[start SUPPLIED INFORMATION]

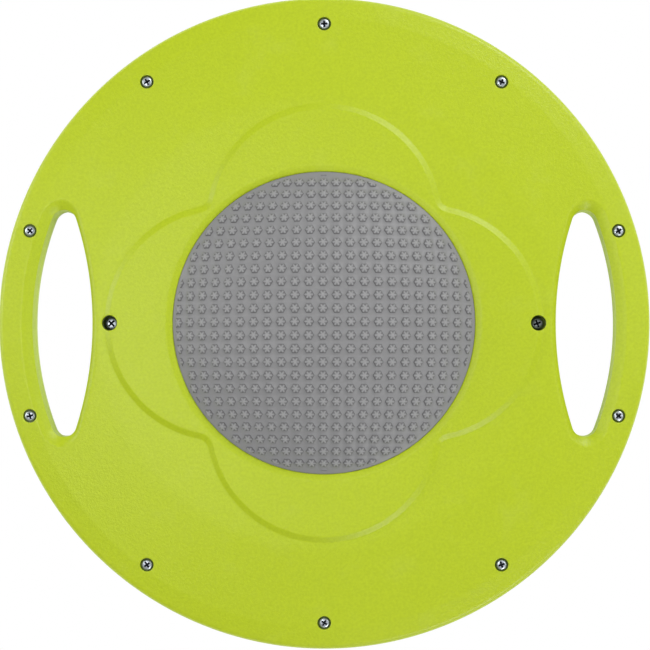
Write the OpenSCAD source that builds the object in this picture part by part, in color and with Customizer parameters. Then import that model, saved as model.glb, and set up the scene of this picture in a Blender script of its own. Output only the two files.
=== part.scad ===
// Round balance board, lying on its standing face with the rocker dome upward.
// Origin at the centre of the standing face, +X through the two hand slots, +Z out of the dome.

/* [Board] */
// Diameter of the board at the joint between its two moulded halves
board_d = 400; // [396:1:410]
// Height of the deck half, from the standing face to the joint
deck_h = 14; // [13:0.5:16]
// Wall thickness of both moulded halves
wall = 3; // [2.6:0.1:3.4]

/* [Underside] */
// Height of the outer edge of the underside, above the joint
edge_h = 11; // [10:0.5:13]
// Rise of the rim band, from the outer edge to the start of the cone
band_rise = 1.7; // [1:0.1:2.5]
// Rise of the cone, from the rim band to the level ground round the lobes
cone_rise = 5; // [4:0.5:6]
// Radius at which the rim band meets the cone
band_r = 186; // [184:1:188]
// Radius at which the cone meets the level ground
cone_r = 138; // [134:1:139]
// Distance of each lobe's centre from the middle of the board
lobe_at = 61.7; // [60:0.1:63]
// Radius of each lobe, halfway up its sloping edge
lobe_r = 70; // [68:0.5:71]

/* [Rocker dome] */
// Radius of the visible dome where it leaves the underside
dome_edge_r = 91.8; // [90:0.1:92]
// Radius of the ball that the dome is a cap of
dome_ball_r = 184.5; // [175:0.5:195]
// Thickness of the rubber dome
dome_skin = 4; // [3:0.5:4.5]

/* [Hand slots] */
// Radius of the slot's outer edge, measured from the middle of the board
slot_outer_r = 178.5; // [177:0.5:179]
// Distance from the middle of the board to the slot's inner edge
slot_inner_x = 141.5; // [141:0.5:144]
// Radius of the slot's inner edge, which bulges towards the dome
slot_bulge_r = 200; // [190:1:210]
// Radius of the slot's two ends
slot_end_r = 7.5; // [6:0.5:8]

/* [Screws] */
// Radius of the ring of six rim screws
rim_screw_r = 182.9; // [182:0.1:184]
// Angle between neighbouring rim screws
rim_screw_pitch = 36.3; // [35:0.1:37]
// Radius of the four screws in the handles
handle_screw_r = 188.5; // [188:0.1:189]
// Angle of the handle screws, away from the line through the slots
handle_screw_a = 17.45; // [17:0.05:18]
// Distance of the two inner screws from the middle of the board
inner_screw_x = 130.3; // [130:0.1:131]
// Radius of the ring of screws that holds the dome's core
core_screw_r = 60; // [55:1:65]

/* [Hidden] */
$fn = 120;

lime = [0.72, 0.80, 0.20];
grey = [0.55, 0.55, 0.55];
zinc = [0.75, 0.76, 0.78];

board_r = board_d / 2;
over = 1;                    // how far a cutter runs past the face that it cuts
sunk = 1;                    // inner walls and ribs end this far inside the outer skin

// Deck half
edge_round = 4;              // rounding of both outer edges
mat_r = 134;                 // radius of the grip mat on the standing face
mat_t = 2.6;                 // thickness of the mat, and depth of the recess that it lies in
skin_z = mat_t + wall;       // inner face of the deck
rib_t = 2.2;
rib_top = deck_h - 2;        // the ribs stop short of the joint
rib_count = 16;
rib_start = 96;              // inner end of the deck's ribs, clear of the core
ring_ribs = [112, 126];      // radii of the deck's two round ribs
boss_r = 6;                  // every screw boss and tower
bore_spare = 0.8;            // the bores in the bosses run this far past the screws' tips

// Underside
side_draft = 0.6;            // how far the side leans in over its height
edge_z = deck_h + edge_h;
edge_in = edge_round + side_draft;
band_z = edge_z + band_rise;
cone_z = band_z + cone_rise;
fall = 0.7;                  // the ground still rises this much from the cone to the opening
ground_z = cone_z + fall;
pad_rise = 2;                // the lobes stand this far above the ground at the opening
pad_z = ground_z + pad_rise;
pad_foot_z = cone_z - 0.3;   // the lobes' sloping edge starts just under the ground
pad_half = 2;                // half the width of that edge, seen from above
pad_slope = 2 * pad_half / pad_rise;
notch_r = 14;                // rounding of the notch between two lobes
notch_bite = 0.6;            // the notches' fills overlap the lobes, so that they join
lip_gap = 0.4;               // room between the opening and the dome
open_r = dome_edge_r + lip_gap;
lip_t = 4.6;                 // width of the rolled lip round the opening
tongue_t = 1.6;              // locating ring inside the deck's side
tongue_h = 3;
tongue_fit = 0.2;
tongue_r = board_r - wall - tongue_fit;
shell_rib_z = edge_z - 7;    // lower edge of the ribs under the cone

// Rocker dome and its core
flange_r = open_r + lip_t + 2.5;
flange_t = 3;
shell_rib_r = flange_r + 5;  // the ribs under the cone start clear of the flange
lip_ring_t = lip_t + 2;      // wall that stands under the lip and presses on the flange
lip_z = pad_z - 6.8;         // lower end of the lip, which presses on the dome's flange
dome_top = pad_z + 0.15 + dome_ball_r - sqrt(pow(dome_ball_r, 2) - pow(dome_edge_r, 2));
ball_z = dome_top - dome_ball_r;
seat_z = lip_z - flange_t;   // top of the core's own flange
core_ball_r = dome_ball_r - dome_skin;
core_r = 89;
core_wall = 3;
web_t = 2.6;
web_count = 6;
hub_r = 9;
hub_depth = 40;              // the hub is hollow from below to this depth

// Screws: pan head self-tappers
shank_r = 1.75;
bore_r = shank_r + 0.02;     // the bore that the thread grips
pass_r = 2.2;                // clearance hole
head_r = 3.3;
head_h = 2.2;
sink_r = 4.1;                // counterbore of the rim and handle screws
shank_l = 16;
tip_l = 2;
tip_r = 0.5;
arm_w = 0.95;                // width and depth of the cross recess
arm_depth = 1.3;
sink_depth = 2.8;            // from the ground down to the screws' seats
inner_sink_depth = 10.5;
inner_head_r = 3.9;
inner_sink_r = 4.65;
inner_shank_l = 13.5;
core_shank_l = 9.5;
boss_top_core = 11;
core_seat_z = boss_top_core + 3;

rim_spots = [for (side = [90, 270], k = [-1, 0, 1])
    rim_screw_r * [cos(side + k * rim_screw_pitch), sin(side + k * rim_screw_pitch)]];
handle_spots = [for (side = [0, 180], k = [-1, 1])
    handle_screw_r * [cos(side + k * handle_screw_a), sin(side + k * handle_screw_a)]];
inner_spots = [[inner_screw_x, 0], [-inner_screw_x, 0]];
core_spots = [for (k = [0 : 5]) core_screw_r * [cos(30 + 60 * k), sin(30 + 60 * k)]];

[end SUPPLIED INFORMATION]

Print the material verbatim, all of it.

**RESULT BELOW**
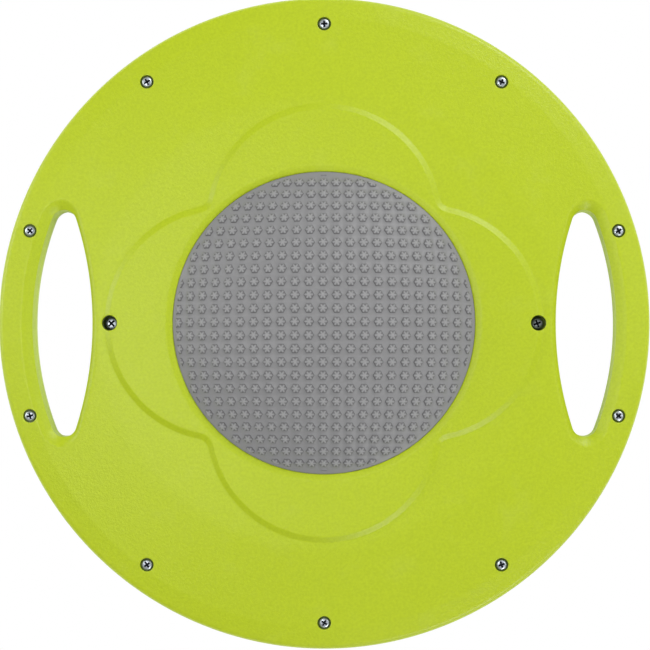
Write the OpenSCAD source that builds the object in this picture part by part, in color and with Customizer parameters. Then import that model, saved as model.glb, and set up the scene of this picture in a Blender script of its own. Output only the two files.
=== part.scad ===
// Round balance board, lying on its standing face with the rocker dome upward.
// Origin at the centre of the standing face, +X through the two hand slots, +Z out of the dome.

/* [Board] */
// Diameter of the board at the joint between its two moulded halves
board_d = 400; // [396:1:410]
// Height of the deck half, from the standing face to the joint
deck_h = 14; // [13:0.5:16]
// Wall thickness of both moulded halves
wall = 3; // [2.6:0.1:3.4]

/* [Underside] */
// Height of the outer edge of the underside, above the joint
edge_h = 11; // [10:0.5:13]
// Rise of the rim band, from the outer edge to the start of the cone
band_rise = 1.7; // [1:0.1:2.5]
// Rise of the cone, from the rim band to the level ground round the lobes
cone_rise = 5; // [4:0.5:6]
// Radius at which the rim band meets the cone
band_r = 186; // [184:1:188]
// Radius at which the cone meets the level ground
cone_r = 138; // [134:1:139]
// Distance of each lobe's centre from the middle of the board
lobe_at = 61.7; // [60:0.1:63]
// Radius of each lobe, halfway up its sloping edge
lobe_r = 70; // [68:0.5:71]

/* [Rocker dome] */
// Radius of the visible dome where it leaves the underside
dome_edge_r = 91.8; // [90:0.1:92]
// Radius of the ball that the dome is a cap of
dome_ball_r = 184.5; // [175:0.5:195]
// Thickness of the rubber dome
dome_skin = 4; // [3:0.5:4.5]

/* [Hand slots] */
// Radius of the slot's outer edge, measured from the middle of the board
slot_outer_r = 178.5; // [177:0.5:179]
// Distance from the middle of the board to the slot's inner edge
slot_inner_x = 141.5; // [141:0.5:144]
// Radius of the slot's inner edge, which bulges towards the dome
slot_bulge_r = 200; // [190:1:210]
// Radius of the slot's two ends
slot_end_r = 7.5; // [6:0.5:8]

/* [Screws] */
// Radius of the ring of six rim screws
rim_screw_r = 182.9; // [182:0.1:184]
// Angle between neighbouring rim screws
rim_screw_pitch = 36.3; // [35:0.1:37]
// Radius of the four screws in the handles
handle_screw_r = 188.5; // [188:0.1:189]
// Angle of the handle screws, away from the line through the slots
handle_screw_a = 17.45; // [17:0.05:18]
// Distance of the two inner screws from the middle of the board
inner_screw_x = 130.3; // [130:0.1:131]
// Radius of the ring of screws that holds the dome's core
core_screw_r = 60; // [55:1:65]

/* [Hidden] */
$fn = 120;

lime = [0.72, 0.80, 0.20];
grey = [0.55, 0.55, 0.55];
zinc = [0.75, 0.76, 0.78];

board_r = board_d / 2;
over = 1;                    // how far a cutter runs past the face that it cuts
sunk = 1;                    // inner walls and ribs end this far inside the outer skin

// Deck half
edge_round = 4;              // rounding of both outer edges
mat_r = 134;                 // radius of the grip mat on the standing face
mat_t = 2.6;                 // thickness of the mat, and depth of the recess that it lies in
skin_z = mat_t + wall;       // inner face of the deck
rib_t = 2.2;
rib_top = deck_h - 2;        // the ribs stop short of the joint
rib_count = 16;
rib_start = 96;              // inner end of the deck's ribs, clear of the core
ring_ribs = [112, 126];      // radii of the deck's two round ribs
boss_r = 6;                  // every screw boss and tower
bore_spare = 0.8;            // the bores in the bosses run this far past the screws' tips

// Underside
side_draft = 0.6;            // how far the side leans in over its height
edge_z = deck_h + edge_h;
edge_in = edge_round + side_draft;
band_z = edge_z + band_rise;
cone_z = band_z + cone_rise;
fall = 0.7;                  // the ground still rises this much from the cone to the opening
ground_z = cone_z + fall;
pad_rise = 2;                // the lobes stand this far above the ground at the opening
pad_z = ground_z + pad_rise;
pad_foot_z = cone_z - 0.3;   // the lobes' sloping edge starts just under the ground
pad_half = 2;                // half the width of that edge, seen from above
pad_slope = 2 * pad_half / pad_rise;
notch_r = 14;                // rounding of the notch between two lobes
notch_bite = 0.6;            // the notches' fills overlap the lobes, so that they join
lip_gap = 0.4;               // room between the opening and the dome
open_r = dome_edge_r + lip_gap;
lip_t = 4.6;                 // width of the rolled lip round the opening
tongue_t = 1.6;              // locating ring inside the deck's side
tongue_h = 3;
tongue_fit = 0.2;
tongue_r = board_r - wall - tongue_fit;
shell_rib_z = edge_z - 7;    // lower edge of the ribs under the cone

// Rocker dome and its core
flange_r = open_r + lip_t + 2.5;
flange_t = 3;
shell_rib_r = flange_r + 5;  // the ribs under the cone start clear of the flange
lip_ring_t = lip_t + 2;      // wall that stands under the lip and presses on the flange
lip_z = pad_z - 6.8;         // lower end of the lip, which presses on the dome's flange
dome_top = pad_z + 0.15 + dome_ball_r - sqrt(pow(dome_ball_r, 2) - pow(dome_edge_r, 2));
ball_z = dome_top - dome_ball_r;
seat_z = lip_z - flange_t;   // top of the core's own flange
core_ball_r = dome_ball_r - dome_skin;
core_r = 89;
core_wall = 3;
web_t = 2.6;
web_count = 6;
hub_r = 9;
hub_depth = 40;              // the hub is hollow from below to this depth

// Screws: pan head self-tappers
shank_r = 1.75;
bore_r = shank_r + 0.02;     // the bore that the thread grips
pass_r = 2.2;                // clearance hole
head_r = 3.3;
head_h = 2.2;
sink_r = 4.1;                // counterbore of the rim and handle screws
shank_l = 16;
tip_l = 2;
tip_r = 0.5;
arm_w = 0.95;                // width and depth of the cross recess
arm_depth = 1.3;
sink_depth = 2.8;            // from the ground down to the screws' seats
inner_sink_depth = 10.5;
inner_head_r = 3.9;
inner_sink_r = 4.65;
inner_shank_l = 13.5;
core_shank_l = 9.5;
boss_top_core = 11;
core_seat_z = boss_top_core + 3;

rim_spots = [for (side = [90, 270], k = [-1, 0, 1])
    rim_screw_r * [cos(side + k * rim_screw_pitch), sin(side + k * rim_screw_pitch)]];
handle_spots = [for (side = [0, 180], k = [-1, 1])
    handle_screw_r * [cos(side + k * handle_screw_a), sin(side + k * handle_screw_a)]];
inner_spots = [[inner_screw_x, 0], [-inner_screw_x, 0]];
core_spots = [for (k = [0 : 5]) core_screw_r * [cos(30 + 60 * k), sin(30 + 60 * k)]];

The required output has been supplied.